JOANA MARINHO

1. Tell us a bit about yourself – something that we will not find in the official illustrator’s bio. Do you have any unusual creative habits?

I was born on 11th July 1999 in Porto, the second largest metropolis in Portugal, located in the north of the country, where I still currently live with my parents and my younger brother.

I can say, without any doubt, that my predilection for illustration started when I completed my first year of life. By that time, my godmother had sent me a package that contained my first birthday card, with an emotive letter, and my first VHS tape, Fantasia 2000.

I was immediately fascinated by the animation, full of colors, music, and characters, and from that day on, I followed all the films of the animation studios of Walt Disney, Pixar, DreamWorks and, soon after, Ghibli. Shortly afterwards, given my fascination with animations, my parents offered me my second VHS tape, Snow White and the Seven Dwarfs, and, from there, I started my huge collection of tapes, which I still cherish today.

Over the years, in addition to deepening my passion for animations and classical music, present in most of them, I started trying to imitate the illustrations of the films in my notebooks. When I was four years old, my godfather, appreciating my taste in painting, offered me my first set of gouaches, which for a long time I took with me anywhere. Preserving the same taste, at the age of eleven I received my first set of acrylic paint from Winsor & Newton, offered by my parents, with two canvases, so that I could continue to explore the fine arts. Shortly afterwards, at the age of twelve, I painted my first canvas, which represented a small island with a lighthouse. Since that work I have been learning new techniques of illustration, both with acrylic paint and with pencils or other painting materials.

However, aiming to be a teacher of Portuguese and English, and never forgetting literature, which, alongside illustration and music, has always been one of my three greatest passions, I decided to focus on school and university studies and consider illustration as just a hobby. However, in the beginning of 2020, with the arrival of the pandemic, finding myself with a lot of free time, I found in the illustration my old therapy, which makes me, even today, forget the obstacles of everyday life and enter a different world.
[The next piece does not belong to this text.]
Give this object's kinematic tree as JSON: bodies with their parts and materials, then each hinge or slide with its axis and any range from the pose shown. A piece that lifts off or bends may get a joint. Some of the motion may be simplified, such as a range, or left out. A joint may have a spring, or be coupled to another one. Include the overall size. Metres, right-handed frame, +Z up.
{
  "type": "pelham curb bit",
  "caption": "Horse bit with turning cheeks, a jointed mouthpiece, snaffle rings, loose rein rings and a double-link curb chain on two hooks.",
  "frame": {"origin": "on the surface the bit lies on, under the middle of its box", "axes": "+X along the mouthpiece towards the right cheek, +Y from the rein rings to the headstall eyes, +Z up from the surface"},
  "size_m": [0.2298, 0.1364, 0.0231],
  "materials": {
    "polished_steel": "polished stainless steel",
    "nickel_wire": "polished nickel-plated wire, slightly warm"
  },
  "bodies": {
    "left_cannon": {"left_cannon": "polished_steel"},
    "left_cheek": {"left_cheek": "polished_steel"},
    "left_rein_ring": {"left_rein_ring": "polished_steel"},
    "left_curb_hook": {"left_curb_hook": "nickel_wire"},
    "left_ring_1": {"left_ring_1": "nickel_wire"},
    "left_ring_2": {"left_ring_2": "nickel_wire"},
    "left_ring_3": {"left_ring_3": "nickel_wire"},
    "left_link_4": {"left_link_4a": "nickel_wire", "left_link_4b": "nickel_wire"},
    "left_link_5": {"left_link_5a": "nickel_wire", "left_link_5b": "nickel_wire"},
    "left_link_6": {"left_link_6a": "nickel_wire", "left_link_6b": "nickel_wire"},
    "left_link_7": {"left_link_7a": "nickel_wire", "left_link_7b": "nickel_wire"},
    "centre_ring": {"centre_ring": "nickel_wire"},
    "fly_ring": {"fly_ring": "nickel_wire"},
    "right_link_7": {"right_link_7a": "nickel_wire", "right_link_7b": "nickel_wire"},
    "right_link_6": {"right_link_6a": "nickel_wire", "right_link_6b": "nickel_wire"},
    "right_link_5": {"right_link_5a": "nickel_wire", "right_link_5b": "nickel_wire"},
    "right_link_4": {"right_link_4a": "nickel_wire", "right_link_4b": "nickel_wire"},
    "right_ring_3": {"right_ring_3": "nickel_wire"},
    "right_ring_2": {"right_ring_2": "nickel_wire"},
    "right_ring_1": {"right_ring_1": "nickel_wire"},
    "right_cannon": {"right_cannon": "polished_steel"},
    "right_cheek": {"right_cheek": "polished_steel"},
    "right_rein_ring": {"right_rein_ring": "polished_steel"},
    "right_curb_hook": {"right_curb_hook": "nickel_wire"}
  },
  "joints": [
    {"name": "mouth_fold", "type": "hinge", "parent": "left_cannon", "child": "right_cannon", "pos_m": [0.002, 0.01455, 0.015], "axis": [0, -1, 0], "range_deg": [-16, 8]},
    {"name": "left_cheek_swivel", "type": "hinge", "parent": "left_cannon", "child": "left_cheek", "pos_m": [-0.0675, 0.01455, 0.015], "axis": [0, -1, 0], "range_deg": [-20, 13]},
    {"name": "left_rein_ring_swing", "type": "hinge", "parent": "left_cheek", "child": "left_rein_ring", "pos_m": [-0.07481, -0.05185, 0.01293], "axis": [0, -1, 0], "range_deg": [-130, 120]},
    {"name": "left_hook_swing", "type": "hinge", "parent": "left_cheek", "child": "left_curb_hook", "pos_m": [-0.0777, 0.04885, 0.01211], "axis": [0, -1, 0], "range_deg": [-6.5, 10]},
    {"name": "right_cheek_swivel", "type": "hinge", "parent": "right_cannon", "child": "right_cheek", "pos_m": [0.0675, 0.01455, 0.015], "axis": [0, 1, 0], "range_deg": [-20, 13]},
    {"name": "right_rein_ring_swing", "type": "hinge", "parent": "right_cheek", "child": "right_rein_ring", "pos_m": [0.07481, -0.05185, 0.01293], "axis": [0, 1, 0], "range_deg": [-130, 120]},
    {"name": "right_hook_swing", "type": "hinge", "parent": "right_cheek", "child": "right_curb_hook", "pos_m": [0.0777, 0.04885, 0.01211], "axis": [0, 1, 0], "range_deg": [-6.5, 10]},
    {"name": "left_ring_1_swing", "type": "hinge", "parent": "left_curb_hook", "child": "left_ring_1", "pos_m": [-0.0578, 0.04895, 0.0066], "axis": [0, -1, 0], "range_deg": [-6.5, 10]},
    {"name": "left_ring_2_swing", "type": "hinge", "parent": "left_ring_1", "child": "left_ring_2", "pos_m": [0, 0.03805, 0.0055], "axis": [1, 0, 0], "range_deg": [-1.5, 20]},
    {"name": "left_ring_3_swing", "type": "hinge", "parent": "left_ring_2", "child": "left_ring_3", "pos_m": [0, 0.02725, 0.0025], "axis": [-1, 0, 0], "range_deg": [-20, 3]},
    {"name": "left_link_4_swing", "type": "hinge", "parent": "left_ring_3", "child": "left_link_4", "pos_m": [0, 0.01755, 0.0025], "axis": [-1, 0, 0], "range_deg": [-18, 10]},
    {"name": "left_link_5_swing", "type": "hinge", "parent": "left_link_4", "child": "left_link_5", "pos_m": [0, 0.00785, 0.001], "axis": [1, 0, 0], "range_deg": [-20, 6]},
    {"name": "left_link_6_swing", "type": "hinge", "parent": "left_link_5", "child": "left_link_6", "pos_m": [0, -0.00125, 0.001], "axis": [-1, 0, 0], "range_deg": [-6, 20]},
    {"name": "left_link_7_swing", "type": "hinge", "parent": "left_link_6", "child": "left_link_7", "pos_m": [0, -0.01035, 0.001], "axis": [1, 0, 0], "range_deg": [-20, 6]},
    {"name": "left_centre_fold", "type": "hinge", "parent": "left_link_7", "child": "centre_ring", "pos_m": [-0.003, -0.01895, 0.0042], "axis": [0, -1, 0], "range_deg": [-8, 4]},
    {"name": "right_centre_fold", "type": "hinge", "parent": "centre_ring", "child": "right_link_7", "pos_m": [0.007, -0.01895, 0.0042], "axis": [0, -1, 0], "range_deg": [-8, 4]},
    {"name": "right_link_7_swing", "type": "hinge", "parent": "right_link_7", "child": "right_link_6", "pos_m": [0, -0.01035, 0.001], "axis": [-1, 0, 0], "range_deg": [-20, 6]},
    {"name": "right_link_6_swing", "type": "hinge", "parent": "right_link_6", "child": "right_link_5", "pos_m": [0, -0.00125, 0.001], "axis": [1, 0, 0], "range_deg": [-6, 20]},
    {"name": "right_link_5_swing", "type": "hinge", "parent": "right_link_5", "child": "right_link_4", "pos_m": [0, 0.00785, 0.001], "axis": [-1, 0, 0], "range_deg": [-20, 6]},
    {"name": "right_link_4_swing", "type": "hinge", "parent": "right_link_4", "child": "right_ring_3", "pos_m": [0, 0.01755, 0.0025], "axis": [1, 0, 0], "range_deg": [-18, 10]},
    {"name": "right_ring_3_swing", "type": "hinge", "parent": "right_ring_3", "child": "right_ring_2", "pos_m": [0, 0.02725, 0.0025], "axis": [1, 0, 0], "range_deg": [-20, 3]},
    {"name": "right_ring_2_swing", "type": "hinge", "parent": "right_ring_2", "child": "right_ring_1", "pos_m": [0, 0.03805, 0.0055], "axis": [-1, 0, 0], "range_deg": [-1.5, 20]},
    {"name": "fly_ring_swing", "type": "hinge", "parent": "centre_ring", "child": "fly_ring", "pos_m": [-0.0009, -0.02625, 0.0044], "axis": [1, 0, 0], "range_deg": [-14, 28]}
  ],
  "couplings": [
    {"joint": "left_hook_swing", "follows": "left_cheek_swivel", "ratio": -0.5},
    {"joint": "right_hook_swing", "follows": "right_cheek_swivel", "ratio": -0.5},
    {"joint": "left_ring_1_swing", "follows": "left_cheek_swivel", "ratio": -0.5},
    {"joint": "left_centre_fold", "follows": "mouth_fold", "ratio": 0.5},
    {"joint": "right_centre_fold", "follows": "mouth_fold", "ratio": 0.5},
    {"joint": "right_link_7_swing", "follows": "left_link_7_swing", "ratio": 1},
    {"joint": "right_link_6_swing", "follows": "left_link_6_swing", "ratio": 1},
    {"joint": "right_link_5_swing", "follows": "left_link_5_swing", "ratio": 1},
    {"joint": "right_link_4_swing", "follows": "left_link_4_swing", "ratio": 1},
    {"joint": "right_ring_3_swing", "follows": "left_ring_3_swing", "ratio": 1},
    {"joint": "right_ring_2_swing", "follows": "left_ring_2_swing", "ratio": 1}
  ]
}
In this sense, I decided, at the beginning of February 2020, inspired by one of the most remarkable Studio Ghibli films of my life ‒ Kiki’s Delivery Service, directed in 1989 by Hayao Miyazaki ‒ to start this illustration, done in acrylic paint, which I finished at the beginning of April. Preserving the same passion, I intend to develop new illustration techniques and do more work.

As for my creative habits, which are, for the most part, quite common, I must say that I prefer to paint anywhere that has direct natural light. Therefore, I prefer to work in spring and summer, since I can illustrate outdoors and have more intense sunlight for longer. In addition, whenever I illustrate, I listen to music, preferring the classic genre, and soundtracks from animated films and fantasies, with composers like Joe Hisaishi, Alexandre Desplat, and Danny Elfman. I also appreciate the jazz genre, admiring artists such as the Portuguese musician Salvador Sobral, winner of the Eurovision Song Contest 2017, and, in other musical genres, the Portuguese musicians Miguel Araújo and António Zambujo.

2. Do you remember what was your first work about and when did you create it?

My first memories, from the times I attended kindergarten, are full of drawings and illustrations that I made and, even before those memories, my family remembers that I always loved fine arts. However, my first serious work, made with acrylic paint, was a small canvas, which I painted at the age of twelve on a small island with a lighthouse.

3. What are you working on right now?

I am currently attending the last semester of the degree in Languages, Literatures and Cultures, at the Faculty of Arts of the University of Porto, in Portugal, and I intend to access, next year, the master’s degree in Education of Portuguese and English at the same faculty. Consequently, the illustration continues to be a hobby, and I dedicate less time to it than I would like. However, even though I am not studying or working, professionally, in the field of illustration, I continue to develop my artistic works. Right now, as for the visual arts, I am starting a new illustration, also inspired by another film by Studio Ghibli that left a deep influence on me, Spirited Away.

4. What do you deem the most relevant about your work? What is the most important to be remembered?

For me, the most relevant aspect of this illustration, as well as the others I do, is the fact that, simultaneously, painting is the most therapeutic activity I have, and that the result leaves me fully realized. In addition, this illustration is deeply symbolic, as this was the first Studio Ghibli film with which I had contact, and because I see myself completely in the protagonist, both in terms of her personality and her path.

5. Artists that have influenced your work?

The artist who most influenced this work and many of my others was, of course, Hayao Miyazaki, given that this canvas corresponds to my interpretation of one of the opening scenes of his 1989 Japanese animated film, Kiki’s Delivery Service.

However, among my other artistic influences are Johanna Basford, who influenced my taste for country and floral illustrations, and the illustrations of Animation Studios such as Walt Disney, Pixar and Ghibli.